-- Problem requirements --
Pull out of the data below the stretch of lines bounded by the one containing "fixed_leaf();" and the one containing "obj.matrix_parent_inverse = Matrix.Identity(4)", both bounds included, unchanged.

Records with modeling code
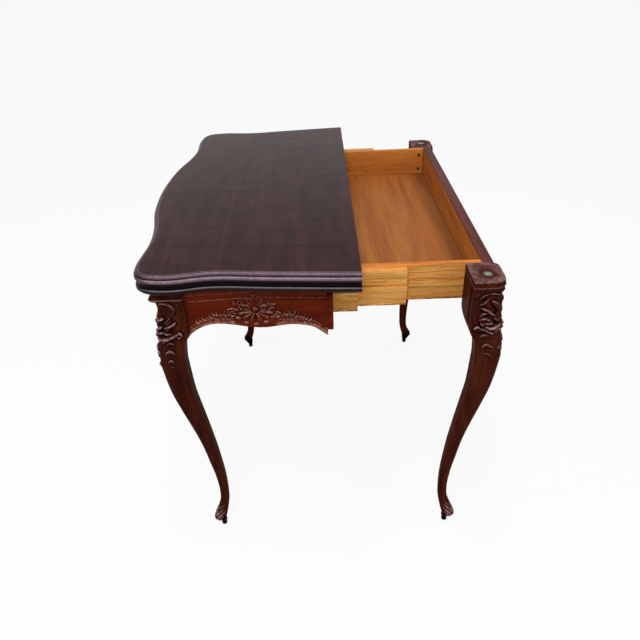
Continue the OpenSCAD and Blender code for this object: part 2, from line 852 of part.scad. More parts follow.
module rail_screws() {
    color("#8a8378") at_hinge() both_sides() for (y = rail_screw_ys)
        translate([fixed_x - fixed_t + fit_gap, y, rail_screw_z])
            rotate([0, 90, 0]) wood_screw(fixed_t + rail_screw_in - 2 * fit_gap);
}

// Slides

// Board on the right side with a groove in its inner face and a rib outside
module slide_board(outer_x, thick, y_low, y_high) {
    difference() {
        block([outer_x - thick, y_low, slide_bottom], [outer_x, y_high, slide_top]);
        block([outer_x - thick - cut, y_low - cut, rib_z - rib_slot_h / 2],
            [outer_x - thick + rib_slot, y_high + cut, rib_z + rib_slot_h / 2]);
    }
}
module rib(outer_x, y_low, y_high) {
    block([outer_x - cut, y_low, rib_z - rib_h / 2], [outer_x + rib_out, y_high, rib_z + rib_h / 2]);
}

module fixed_rail() {
    difference() {
        block([fixed_x - fixed_t, leg_front_in_y, slide_bottom], [fixed_x, shoulder_y, leg_h]);
        block([fixed_x - fixed_t - cut, leg_front_in_y - cut, rib_z - rib_slot_h / 2],
            [fixed_x - fixed_t + rib_slot, shoulder_y + cut, rib_z + rib_slot_h / 2]);
        for (y = rail_screw_ys) translate([fixed_x - fixed_t - cut, y, rail_screw_z])
            rotate([0, 90, 0]) {
                cylinder(d = hole_d, h = fixed_t + 2 * cut, $fn = 32);
                cylinder(d = screw_head_d + 2 * fit_gap, h = screw_head_h + 2 * fit_gap + cut,
                    $fn = 32);
            }
    }
}

module moving_slide(outer_x) {
    slide_board(outer_x, slide_t, slide_start_y, shoulder_y);
    rib(outer_x, slide_start_y, shoulder_y);
}

module right_fixed_rail() {
    color("#c98a45") at_hinge() fixed_rail();
}
module left_fixed_rail() {
    color("#c98a45") at_hinge() mirror([1, 0, 0]) fixed_rail();
}
module right_slide_1() {
    color("#cf9048") on_slide_1() moving_slide(slide_1_x);
}
module left_slide_1() {
    color("#cf9048") on_slide_1() mirror([1, 0, 0]) moving_slide(slide_1_x);
}
module right_slide_2() {
    color("#d59a52") on_slide_2() moving_slide(slide_2_x);
}
module left_slide_2() {
    color("#d59a52") on_slide_2() mirror([1, 0, 0]) moving_slide(slide_2_x);
}

// Pull-out frame

module box_side() {
    difference() {
        union() {
            block([box_in_x, box_start_y, slide_bottom], [box_x, rail_in_y, slide_top]);
            rib(box_x, slide_start_y, shoulder_y);
        }
        block([box_in_x - cut, box_start_y + box_front_t - floor_groove, floor_top - floor_t],
            [box_in_x + floor_groove, rail_in_y + cut, floor_top]);
        for (z = box_screw_zs) translate([box_in_x - cut, box_screw_y, z])
            rotate([0, 90, 0]) {
                cylinder(d = hole_d, h = box_side_t + 2 * cut, $fn = 32);
                cylinder(d = box_head_d, h = screw_head_h + 2 * fit_gap + cut, $fn = 32);
            }
    }
}
module right_box_side() {
    color("#c98a45") on_frame() box_side();
}
module left_box_side() {
    color("#c98a45") on_frame() mirror([1, 0, 0]) box_side();
}

module box_front() {
    color("#b87838") on_frame() difference() {
        block([-box_in_x, box_start_y, slide_bottom],
            [box_in_x, box_start_y + box_front_t, slide_top]);
        block([-box_in_x - cut, box_start_y + box_front_t - floor_groove, floor_top - floor_t],
            [box_in_x + cut, box_start_y + box_front_t + cut, floor_top]);
    }
}

module box_floor() {
    color("#9c6030") on_frame()
        block([-box_in_x - floor_groove + fit_gap,
            box_start_y + box_front_t - floor_groove + fit_gap, floor_top - floor_t + fit_gap],
            [box_in_x + floor_groove - fit_gap, rail_in_y - fit_gap, floor_top - fit_gap]);
}

module box_screws() {
    color("#6b6258") on_frame() both_sides() for (z = box_screw_zs)
        translate([box_in_x + fit_gap, box_screw_y, z])
            rotate([0, 90, 0]) wood_screw(box_side_t + box_screw_in - 2 * fit_gap);
}

module back_right_leg() {
    color("#3c1410") on_frame() back_leg();
}
module back_left_leg() {
    color("#3c1410") on_frame() mirror([1, 0, 0]) back_leg();
}
module back_feet() {
    color("#1c1010") on_frame() both_sides() at_back_corner() peg();
}

module back_rail() {
    color("#5a2418") on_frame() difference() {
        union() {
            translate([0, rail_in_y, 0])
                shaped_board(box_x, long_mid_drop, back_rail_t, slide_top);
            both_sides() rail_tenon(0);
        }
        block([-box_in_x, rail_in_y - cut, floor_top],
            [box_in_x, rail_in_y + lining_t, slide_top - lip_h]);
    }
}

module rail_lining() {
    color("#a8652c") on_frame()
        block([-box_in_x + fit_gap, rail_in_y, floor_top + fit_gap],
            [box_in_x - fit_gap, rail_in_y + lining_t, slide_top - lip_h - fit_gap]);
}

module rest_studs() {
    color("#b9b2a4") on_frame() both_sides() stud();
}
module stud_cups() {
    color("#5c5a44") on_frame() both_sides() cup();
}

// Hinges as nodes

module fixed_hinge_plates() {
    color("#b08d4a") at_hinge() for (x = hinge_xs) translate([x, 0, hinge_z]) hinge_half(-1);
}
module folding_hinge_plates() {
    color("#b08d4a") at_hinge() for (x = hinge_xs) translate([x, 0, hinge_z]) hinge_half(1);
}
module hinge_pins() {
    color("#8f8f8f") at_hinge() for (x = hinge_xs)
        translate([x - hinge_w / 2 + run_gap, 0, hinge_z])
            rotate([0, 90, 0]) cylinder(r = pin_r, h = hinge_w - 2 * run_gap, $fn = 32);
}
module fixed_hinge_screws() {
    color("#c9a35c") hinge_screws(-1);
}
module folding_hinge_screws() {
    color("#c9a35c") hinge_screws(1);
}

fixed_leaf();
folding_leaf();
fixed_baize();
folding_baize();
front_apron();
left_apron();
right_apron();
front_left_leg();
front_right_leg();
front_feet();
cross_rail();
left_fixed_rail();
right_fixed_rail();
glue_blocks();
leaf_screws();
rail_screws();
left_slide_1();
right_slide_1();
left_slide_2();
right_slide_2();
back_left_leg();
back_right_leg();
back_feet();
back_rail();
rail_lining();
left_box_side();
right_box_side();
box_front();
box_floor();
box_screws();
rest_studs();
stud_cups();
fixed_hinge_plates();
folding_hinge_plates();
hinge_pins();
fixed_hinge_screws();
folding_hinge_screws();
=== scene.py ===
"""A games table: a folding serpentine top on carved cabriole legs, with its frame
drawn partly out on oak slides. Sizes are in millimetres until a mesh is made, and
the legs' and aprons' places along Y run from the hinge line, with the frame closed."""
import math

import bmesh
import bpy
import numpy as np
from mathutils import Matrix, Vector


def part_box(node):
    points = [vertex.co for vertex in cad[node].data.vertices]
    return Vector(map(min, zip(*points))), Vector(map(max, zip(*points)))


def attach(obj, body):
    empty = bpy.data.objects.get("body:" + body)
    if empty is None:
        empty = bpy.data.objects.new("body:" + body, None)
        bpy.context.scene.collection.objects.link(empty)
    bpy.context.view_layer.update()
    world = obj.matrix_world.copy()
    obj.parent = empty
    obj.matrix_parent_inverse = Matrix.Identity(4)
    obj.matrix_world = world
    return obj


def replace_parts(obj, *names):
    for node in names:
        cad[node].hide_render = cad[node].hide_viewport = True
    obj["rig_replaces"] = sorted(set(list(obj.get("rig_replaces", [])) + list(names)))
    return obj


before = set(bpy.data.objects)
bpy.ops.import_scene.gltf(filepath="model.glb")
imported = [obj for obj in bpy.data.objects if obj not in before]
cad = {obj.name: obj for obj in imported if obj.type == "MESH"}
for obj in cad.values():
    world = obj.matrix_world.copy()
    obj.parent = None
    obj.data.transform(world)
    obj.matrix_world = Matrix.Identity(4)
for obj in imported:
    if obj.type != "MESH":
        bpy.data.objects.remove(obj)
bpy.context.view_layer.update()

MM = 0.001
X, Y, Z = 0, 1, 2

# The table's main sizes, and where its legs stand
HINGE_Y = 87.5
PULL = 266.0
LEAF_W, LEAF_D, LEAF_T = 920.0, 450.0, 21.0
LEG_H = 718.0
HINGE_Z = LEG_H + LEAF_T
LEAF_GAP = 0.15
LEG_X = 430.0
FRONT_Y = -390.0
BLOCK_Y = 61.0
SLIDE_TOP = 716.5


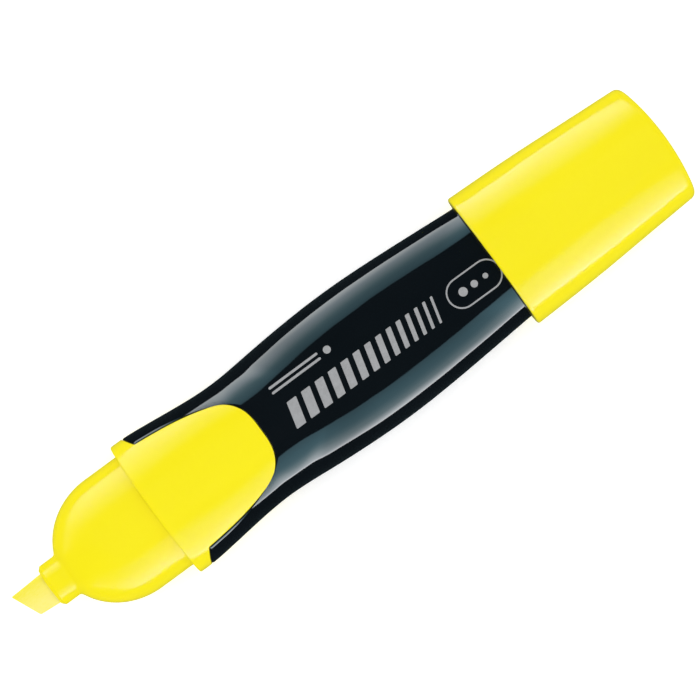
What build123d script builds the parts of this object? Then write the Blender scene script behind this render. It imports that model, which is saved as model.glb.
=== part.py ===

-- Response for this exercise --
fixed_leaf();
folding_leaf();
fixed_baize();
folding_baize();
front_apron();
left_apron();
right_apron();
front_left_leg();
front_right_leg();
front_feet();
cross_rail();
left_fixed_rail();
right_fixed_rail();
glue_blocks();
leaf_screws();
rail_screws();
left_slide_1();
right_slide_1();
left_slide_2();
right_slide_2();
back_left_leg();
back_right_leg();
back_feet();
back_rail();
rail_lining();
left_box_side();
right_box_side();
box_front();
box_floor();
box_screws();
rest_studs();
stud_cups();
fixed_hinge_plates();
folding_hinge_plates();
hinge_pins();
fixed_hinge_screws();
folding_hinge_screws();
=== scene.py ===
"""A games table: a folding serpentine top on carved cabriole legs, with its frame
drawn partly out on oak slides. Sizes are in millimetres until a mesh is made, and
the legs' and aprons' places along Y run from the hinge line, with the frame closed."""
import math

import bmesh
import bpy
import numpy as np
from mathutils import Matrix, Vector


def part_box(node):
    points = [vertex.co for vertex in cad[node].data.vertices]
    return Vector(map(min, zip(*points))), Vector(map(max, zip(*points)))


def attach(obj, body):
    empty = bpy.data.objects.get("body:" + body)
    if empty is None:
        empty = bpy.data.objects.new("body:" + body, None)
        bpy.context.scene.collection.objects.link(empty)
    bpy.context.view_layer.update()
    world = obj.matrix_world.copy()
    obj.parent = empty
    obj.matrix_parent_inverse = Matrix.Identity(4)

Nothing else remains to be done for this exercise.